--- Begin ---

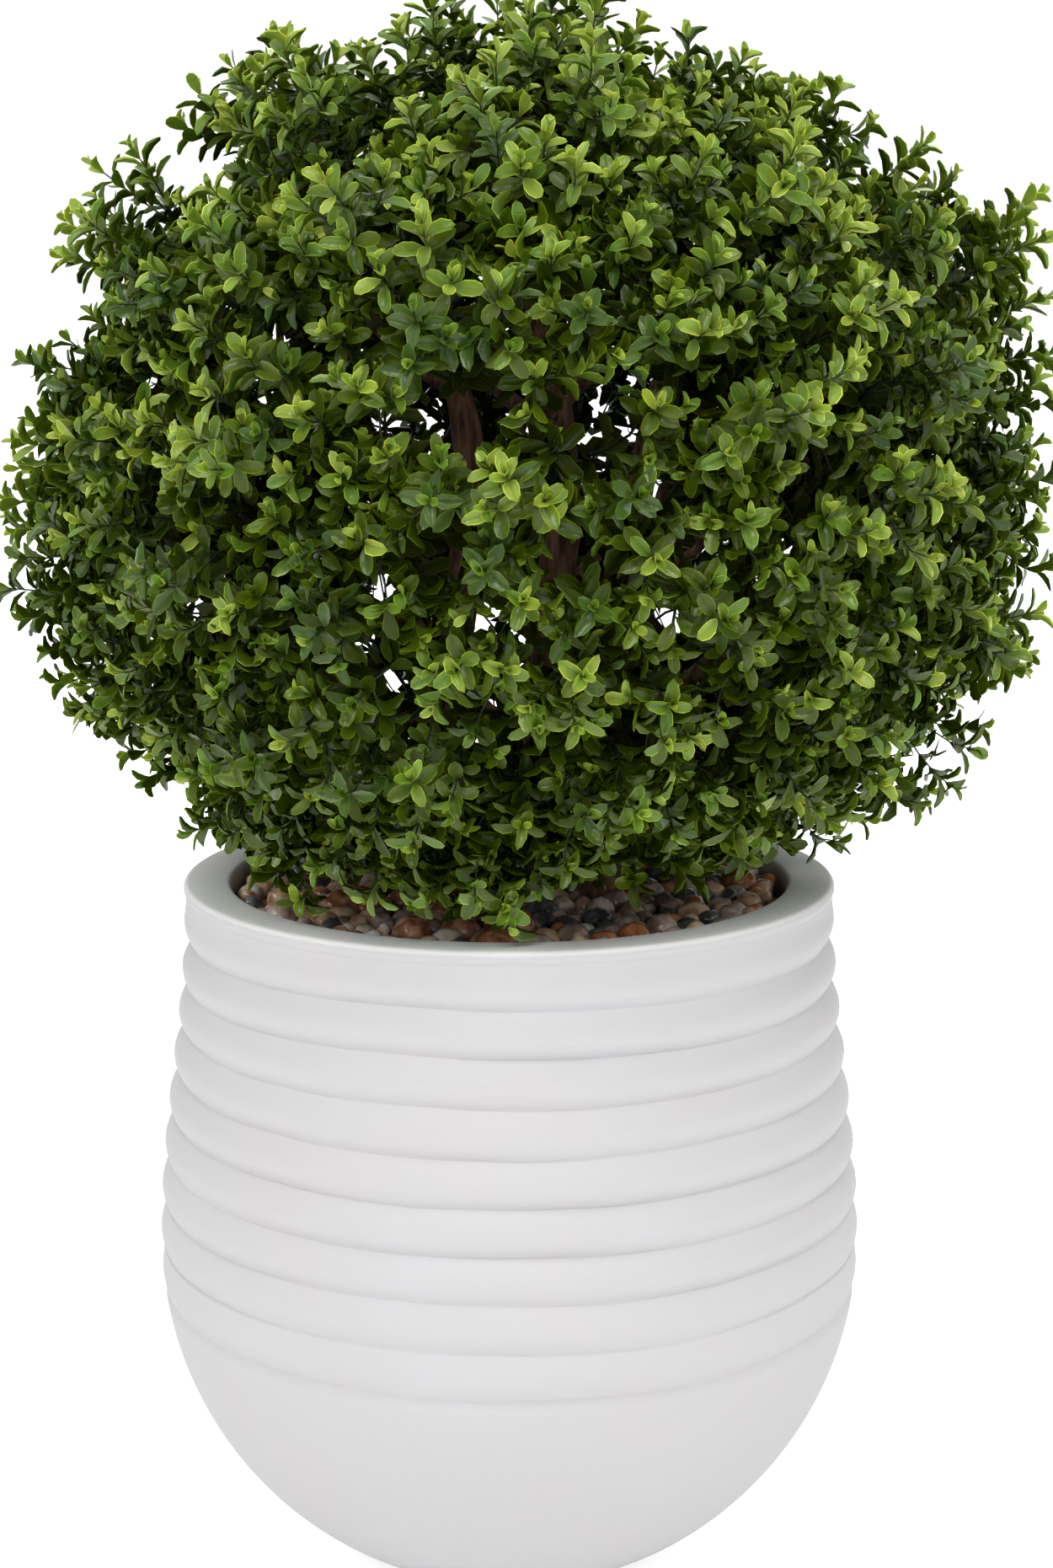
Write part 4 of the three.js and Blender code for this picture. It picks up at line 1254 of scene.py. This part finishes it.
FLOOR_HALF = 30.0
FLOOR_GAP = 0.0005
FLOOR_GLOW = 0.22
FLOOR_GLOW_SEEN = 0.40
floor_mesh = bpy.data.meshes.new("floor")
corners = [(x * FLOOR_HALF, y * FLOOR_HALF, 0) for x, y in ((-1, -1), (1, -1), (1, 1), (-1, 1))]
floor_mesh.from_pydata(corners, [], [(0, 1, 2, 3)])
floor = new_piece("floor", floor_mesh)
floor.location.z = -FLOOR_GAP
material, tree = new_material("white_floor")
seen = add_node(tree, "ShaderNodeLightPath").outputs["Is Camera Ray"]
glow = add_node(tree, "ShaderNodeMath", "MULTIPLY_ADD", seen, FLOOR_GLOW_SEEN, FLOOR_GLOW)
paper = add_node(
    tree, "ShaderNodeBsdfPrincipled", Base_Color=linear("#F0F0F0"), Roughness=0.9,
    Emission_Color=(1, 1, 1, 1), Emission_Strength=glow,
)
add_node(tree, "ShaderNodeOutputMaterial", Surface=paper)
floor_mesh.materials.append(material)


def soft_light(name, at, aim, size, power):
    """A round lamp at a place, turned to what it lights."""
    lamp = bpy.data.lights.new(name, "AREA")
    lamp.shape = "DISK"
    lamp.size = size
    lamp.energy = power
    holder = bpy.data.objects.new(name, lamp)
    holder.location = at
    toward = np.array(aim) - np.array(at)
    holder.rotation_euler = (
        math.atan2(math.hypot(toward[0], toward[1]), -toward[2]), 0,
        math.atan2(toward[0], -toward[1]) + math.pi,
    )
    scene.collection.objects.link(holder)


soft_light("overhead", (0.1, -2.3, 2.7), (0, 0, 0.6), 1.4, 15)
soft_light("left", (-2.2, -1.3, 2.5), (0, 0, 0.5), 1.1, 15)
soft_light("right", (2.2, -1.3, 2.5), (0, 0, 0.5), 1.1, 13)
soft_light("front", (-0.3, -2.7, 2.4), (0, 0, 0.5), 1.2, 15)
soft_light("low", (0.4, -3.3, 1.0), (0, 0, 0.5), 0.8, 4)
soft_light("behind", (0.2, 2.4, 2.6), (0, 0, 0.6), 1.4, 16)

WALL_LIGHT = 0.44
CEILING_LIGHT = 1.2
SEEN_LIGHT = 1.05
CEILING_FROM = 0.4
CEILING_TO = 0.85
world = bpy.data.worlds.new("studio")
scene.world = world
world.use_nodes = True
tree = world.node_tree
tree.nodes.clear()
seen = add_node(tree, "ShaderNodeLightPath").outputs["Is Camera Ray"]
toward = add_node(tree, "ShaderNodeTexCoord").outputs["Generated"]
up = add_node(tree, "ShaderNodeSeparateXYZ", Vector=toward).outputs["Z"]
wall = add_node(
    tree, "ShaderNodeMapRange", {"interpolation_type": "SMOOTHSTEP"},
    up, CEILING_FROM, CEILING_TO, WALL_LIGHT, CEILING_LIGHT,
)
strength = add_node(tree, "ShaderNodeMapRange", Value=seen, To_Min=wall, To_Max=SEEN_LIGHT)
white = add_node(tree, "ShaderNodeBackground", Color=(1, 1, 1, 1), Strength=strength)
add_node(tree, "ShaderNodeOutputWorld", Surface=white)
scene.view_settings.view_transform = "Standard"
scene.view_settings.look = "None"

--- End ---

GOAL OF THE EXERCISE:
Scan the listing above and copy all lines containing the word "scene".

EXERCISE RESPONSE:
Write part 4 of the three.js and Blender code for this picture. It picks up at line 1254 of scene.py. This part finishes it.
    scene.collection.objects.link(holder)
scene.world = world
scene.view_settings.view_transform = "Standard"
scene.view_settings.look = "None"